Work to do. What is to be transcribed is the run of lines opening with the one that has "return lug.part" and closing with the one that has "obj.parent = empty", and only that run, exactly.

-------- Extracted records --------

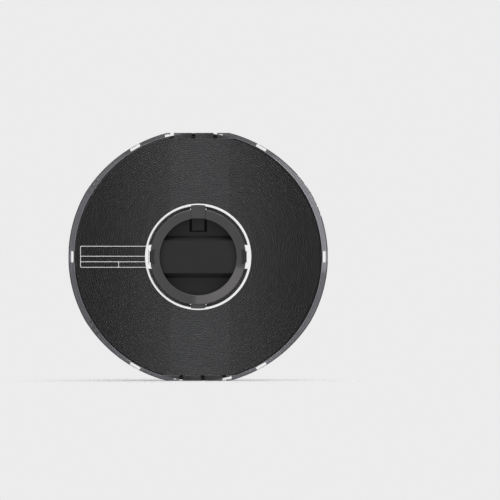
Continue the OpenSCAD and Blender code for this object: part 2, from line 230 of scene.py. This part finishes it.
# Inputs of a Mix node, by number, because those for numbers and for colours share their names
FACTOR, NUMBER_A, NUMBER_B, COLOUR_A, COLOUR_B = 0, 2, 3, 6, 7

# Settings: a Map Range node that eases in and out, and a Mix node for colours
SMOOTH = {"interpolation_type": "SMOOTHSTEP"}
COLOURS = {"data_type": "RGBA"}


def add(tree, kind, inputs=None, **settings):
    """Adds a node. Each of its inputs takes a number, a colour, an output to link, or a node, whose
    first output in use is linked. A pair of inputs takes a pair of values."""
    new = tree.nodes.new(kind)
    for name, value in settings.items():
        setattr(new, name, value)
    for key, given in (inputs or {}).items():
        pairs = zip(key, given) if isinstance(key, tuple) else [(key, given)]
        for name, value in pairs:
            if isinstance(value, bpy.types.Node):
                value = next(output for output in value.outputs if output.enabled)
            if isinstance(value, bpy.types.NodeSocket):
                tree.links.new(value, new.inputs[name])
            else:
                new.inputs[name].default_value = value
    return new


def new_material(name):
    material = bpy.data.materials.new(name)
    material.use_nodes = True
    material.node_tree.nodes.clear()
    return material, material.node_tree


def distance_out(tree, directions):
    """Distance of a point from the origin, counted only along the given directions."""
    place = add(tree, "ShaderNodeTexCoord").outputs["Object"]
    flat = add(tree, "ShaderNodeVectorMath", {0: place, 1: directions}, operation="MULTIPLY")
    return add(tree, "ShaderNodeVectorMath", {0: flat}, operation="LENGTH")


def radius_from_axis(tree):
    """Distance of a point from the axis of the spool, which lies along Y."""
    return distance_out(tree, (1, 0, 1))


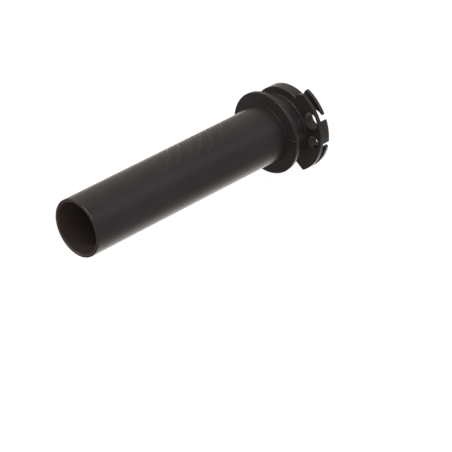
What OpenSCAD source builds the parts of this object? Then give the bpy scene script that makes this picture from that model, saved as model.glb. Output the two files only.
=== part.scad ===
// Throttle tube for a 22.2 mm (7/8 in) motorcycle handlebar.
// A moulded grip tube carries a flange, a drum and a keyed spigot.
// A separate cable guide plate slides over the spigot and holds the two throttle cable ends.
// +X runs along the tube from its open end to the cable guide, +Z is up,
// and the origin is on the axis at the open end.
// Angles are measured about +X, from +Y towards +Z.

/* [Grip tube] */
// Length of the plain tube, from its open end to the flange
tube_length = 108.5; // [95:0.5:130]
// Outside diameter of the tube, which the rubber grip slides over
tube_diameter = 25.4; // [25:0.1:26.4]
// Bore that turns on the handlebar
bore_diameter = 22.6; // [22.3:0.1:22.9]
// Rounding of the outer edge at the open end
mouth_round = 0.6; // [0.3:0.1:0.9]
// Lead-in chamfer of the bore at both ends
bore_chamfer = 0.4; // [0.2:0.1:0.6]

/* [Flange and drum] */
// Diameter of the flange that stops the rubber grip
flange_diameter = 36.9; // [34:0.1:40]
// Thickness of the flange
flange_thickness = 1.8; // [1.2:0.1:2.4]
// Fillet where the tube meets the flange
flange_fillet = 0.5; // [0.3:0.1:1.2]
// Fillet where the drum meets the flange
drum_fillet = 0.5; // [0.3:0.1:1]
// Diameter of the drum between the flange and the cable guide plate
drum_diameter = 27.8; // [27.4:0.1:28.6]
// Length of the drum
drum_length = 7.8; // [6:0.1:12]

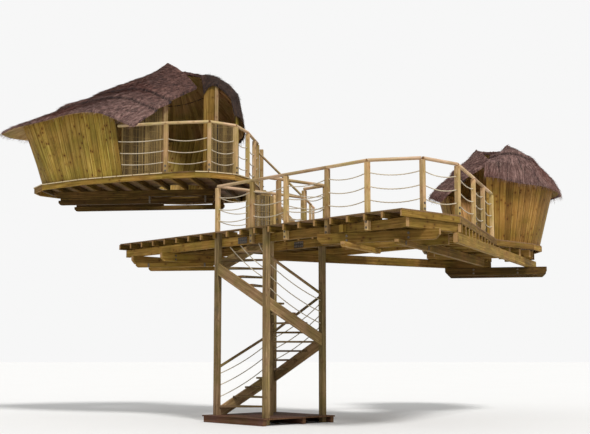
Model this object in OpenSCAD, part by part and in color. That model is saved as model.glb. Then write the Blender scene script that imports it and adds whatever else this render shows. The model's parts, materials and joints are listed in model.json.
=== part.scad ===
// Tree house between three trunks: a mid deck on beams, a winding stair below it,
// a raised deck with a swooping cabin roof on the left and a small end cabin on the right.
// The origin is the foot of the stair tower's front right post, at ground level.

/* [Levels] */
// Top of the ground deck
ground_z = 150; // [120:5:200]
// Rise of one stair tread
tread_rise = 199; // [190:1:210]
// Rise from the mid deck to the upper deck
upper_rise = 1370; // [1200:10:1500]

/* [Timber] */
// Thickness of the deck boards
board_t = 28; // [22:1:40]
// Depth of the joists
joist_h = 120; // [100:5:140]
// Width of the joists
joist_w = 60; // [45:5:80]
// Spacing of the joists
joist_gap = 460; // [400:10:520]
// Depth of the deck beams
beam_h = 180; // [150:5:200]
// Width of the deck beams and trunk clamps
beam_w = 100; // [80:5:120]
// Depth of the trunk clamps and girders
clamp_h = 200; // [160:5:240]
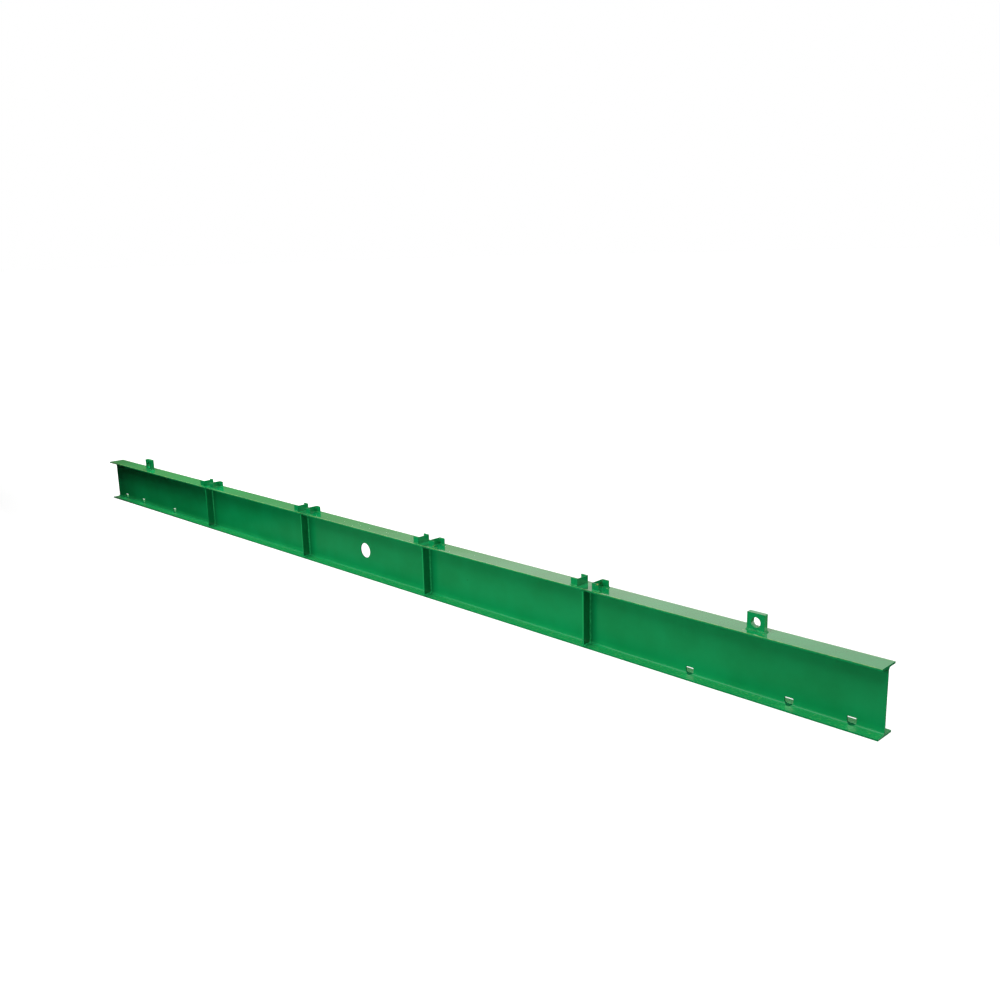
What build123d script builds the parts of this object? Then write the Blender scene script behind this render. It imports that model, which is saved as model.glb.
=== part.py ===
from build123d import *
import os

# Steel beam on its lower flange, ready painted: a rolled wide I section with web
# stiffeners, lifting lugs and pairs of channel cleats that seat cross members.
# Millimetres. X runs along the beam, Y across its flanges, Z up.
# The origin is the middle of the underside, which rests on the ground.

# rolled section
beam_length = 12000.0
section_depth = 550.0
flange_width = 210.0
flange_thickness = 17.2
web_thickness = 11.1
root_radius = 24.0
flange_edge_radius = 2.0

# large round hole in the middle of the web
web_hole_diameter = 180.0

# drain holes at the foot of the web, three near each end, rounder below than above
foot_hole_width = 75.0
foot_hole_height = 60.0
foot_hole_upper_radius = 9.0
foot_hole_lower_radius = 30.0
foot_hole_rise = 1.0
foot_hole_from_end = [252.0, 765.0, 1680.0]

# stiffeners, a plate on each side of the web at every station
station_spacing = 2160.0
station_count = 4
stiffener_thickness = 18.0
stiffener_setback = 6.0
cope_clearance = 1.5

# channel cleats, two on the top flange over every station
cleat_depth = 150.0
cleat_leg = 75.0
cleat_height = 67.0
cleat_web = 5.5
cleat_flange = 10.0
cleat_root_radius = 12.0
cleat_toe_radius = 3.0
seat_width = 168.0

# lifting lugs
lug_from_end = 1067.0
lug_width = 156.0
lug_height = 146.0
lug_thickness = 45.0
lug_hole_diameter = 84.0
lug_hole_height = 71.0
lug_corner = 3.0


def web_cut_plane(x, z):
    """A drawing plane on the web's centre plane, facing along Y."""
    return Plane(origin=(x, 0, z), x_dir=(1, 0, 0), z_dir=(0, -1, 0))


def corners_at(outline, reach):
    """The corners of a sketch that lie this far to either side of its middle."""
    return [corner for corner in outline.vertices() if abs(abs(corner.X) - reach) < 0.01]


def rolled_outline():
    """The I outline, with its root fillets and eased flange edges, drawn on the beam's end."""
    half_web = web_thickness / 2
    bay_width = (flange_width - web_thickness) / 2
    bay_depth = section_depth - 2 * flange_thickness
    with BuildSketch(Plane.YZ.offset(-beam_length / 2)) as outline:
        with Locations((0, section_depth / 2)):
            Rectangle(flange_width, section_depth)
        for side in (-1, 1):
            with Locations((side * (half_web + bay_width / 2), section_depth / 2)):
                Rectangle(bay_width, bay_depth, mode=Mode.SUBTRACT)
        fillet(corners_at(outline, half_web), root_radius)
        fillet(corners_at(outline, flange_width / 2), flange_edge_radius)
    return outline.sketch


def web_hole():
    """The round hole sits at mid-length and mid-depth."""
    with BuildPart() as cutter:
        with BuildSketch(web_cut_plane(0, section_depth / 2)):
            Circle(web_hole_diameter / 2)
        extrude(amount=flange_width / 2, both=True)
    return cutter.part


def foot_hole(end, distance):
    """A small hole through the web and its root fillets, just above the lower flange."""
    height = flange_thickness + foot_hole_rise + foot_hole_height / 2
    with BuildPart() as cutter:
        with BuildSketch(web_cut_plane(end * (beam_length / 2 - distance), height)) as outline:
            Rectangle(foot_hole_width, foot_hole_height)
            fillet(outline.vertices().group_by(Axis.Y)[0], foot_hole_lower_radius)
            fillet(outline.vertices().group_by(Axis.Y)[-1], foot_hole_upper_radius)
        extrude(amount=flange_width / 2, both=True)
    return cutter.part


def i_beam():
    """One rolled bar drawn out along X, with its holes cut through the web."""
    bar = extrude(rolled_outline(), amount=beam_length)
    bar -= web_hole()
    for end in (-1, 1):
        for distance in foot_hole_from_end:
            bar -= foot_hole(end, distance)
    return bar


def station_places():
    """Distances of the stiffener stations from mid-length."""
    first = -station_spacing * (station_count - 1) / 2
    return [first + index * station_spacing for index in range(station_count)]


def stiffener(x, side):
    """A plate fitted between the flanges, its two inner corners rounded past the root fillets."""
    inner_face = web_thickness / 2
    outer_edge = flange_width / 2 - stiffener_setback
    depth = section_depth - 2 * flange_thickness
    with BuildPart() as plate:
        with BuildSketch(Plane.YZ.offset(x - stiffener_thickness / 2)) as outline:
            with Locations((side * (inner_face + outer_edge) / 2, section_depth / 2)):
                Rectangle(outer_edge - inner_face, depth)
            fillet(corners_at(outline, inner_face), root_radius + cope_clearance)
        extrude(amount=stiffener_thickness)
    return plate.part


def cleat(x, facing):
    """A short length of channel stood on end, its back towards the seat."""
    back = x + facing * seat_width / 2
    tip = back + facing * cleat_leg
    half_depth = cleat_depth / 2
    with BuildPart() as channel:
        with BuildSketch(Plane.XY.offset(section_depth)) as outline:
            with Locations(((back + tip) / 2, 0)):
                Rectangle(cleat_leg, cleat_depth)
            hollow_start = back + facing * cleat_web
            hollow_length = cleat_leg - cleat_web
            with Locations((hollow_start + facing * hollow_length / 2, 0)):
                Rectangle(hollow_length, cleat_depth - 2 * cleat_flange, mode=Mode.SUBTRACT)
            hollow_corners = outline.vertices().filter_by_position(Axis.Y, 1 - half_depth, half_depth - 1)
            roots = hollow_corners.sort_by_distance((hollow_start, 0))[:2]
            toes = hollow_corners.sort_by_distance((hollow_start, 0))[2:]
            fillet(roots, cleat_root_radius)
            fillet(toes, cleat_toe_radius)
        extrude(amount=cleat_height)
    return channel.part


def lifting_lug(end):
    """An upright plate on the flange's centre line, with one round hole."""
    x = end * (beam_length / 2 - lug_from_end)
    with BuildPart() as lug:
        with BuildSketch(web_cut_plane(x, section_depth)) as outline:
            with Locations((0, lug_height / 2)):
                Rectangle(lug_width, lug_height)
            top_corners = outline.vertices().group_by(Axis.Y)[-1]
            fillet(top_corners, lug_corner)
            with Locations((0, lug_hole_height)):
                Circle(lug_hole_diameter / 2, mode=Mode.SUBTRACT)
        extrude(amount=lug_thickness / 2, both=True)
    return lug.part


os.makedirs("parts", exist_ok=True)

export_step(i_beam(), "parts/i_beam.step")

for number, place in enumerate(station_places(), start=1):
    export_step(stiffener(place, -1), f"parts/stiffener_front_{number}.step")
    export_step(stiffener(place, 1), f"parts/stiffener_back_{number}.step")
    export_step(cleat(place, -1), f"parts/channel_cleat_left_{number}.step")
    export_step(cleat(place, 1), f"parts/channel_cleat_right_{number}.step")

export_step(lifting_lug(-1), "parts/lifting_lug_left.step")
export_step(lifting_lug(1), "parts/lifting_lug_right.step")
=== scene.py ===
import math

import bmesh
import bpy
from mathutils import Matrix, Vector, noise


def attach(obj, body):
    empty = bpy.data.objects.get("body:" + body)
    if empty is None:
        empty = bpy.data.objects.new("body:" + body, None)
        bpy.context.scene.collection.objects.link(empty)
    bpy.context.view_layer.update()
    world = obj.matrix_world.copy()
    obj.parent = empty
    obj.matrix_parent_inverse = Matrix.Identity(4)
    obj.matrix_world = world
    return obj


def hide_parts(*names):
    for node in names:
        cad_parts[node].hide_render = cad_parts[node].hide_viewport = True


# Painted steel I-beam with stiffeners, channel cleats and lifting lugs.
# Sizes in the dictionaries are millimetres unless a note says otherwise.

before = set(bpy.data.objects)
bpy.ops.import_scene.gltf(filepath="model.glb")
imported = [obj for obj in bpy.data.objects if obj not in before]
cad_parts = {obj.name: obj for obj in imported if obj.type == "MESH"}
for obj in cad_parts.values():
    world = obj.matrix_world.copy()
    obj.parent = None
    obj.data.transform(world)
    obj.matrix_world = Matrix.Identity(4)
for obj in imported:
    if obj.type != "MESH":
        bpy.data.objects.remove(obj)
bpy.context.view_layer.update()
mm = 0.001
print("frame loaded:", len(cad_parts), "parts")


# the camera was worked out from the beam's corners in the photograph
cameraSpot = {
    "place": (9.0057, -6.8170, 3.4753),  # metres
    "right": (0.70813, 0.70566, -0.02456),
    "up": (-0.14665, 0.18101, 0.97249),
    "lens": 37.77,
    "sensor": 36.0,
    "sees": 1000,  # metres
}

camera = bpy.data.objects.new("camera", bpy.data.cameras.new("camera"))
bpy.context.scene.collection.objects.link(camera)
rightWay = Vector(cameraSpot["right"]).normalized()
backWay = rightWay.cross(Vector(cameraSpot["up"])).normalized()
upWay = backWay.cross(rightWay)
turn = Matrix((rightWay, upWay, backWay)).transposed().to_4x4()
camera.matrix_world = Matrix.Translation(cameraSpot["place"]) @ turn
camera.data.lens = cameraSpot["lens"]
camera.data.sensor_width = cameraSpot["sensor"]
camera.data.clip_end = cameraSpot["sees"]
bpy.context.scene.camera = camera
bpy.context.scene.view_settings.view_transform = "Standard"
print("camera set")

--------

Finished task.
    return lug.part


os.makedirs("parts", exist_ok=True)

export_step(i_beam(), "parts/i_beam.step")

for number, place in enumerate(station_places(), start=1):
    export_step(stiffener(place, -1), f"parts/stiffener_front_{number}.step")
    export_step(stiffener(place, 1), f"parts/stiffener_back_{number}.step")
    export_step(cleat(place, -1), f"parts/channel_cleat_left_{number}.step")
    export_step(cleat(place, 1), f"parts/channel_cleat_right_{number}.step")

export_step(lifting_lug(-1), "parts/lifting_lug_left.step")
export_step(lifting_lug(1), "parts/lifting_lug_right.step")
=== scene.py ===
import math

import bmesh
import bpy
from mathutils import Matrix, Vector, noise


def attach(obj, body):
    empty = bpy.data.objects.get("body:" + body)
    if empty is None:
        empty = bpy.data.objects.new("body:" + body, None)
        bpy.context.scene.collection.objects.link(empty)
    bpy.context.view_layer.update()
    world = obj.matrix_world.copy()
    obj.parent = empty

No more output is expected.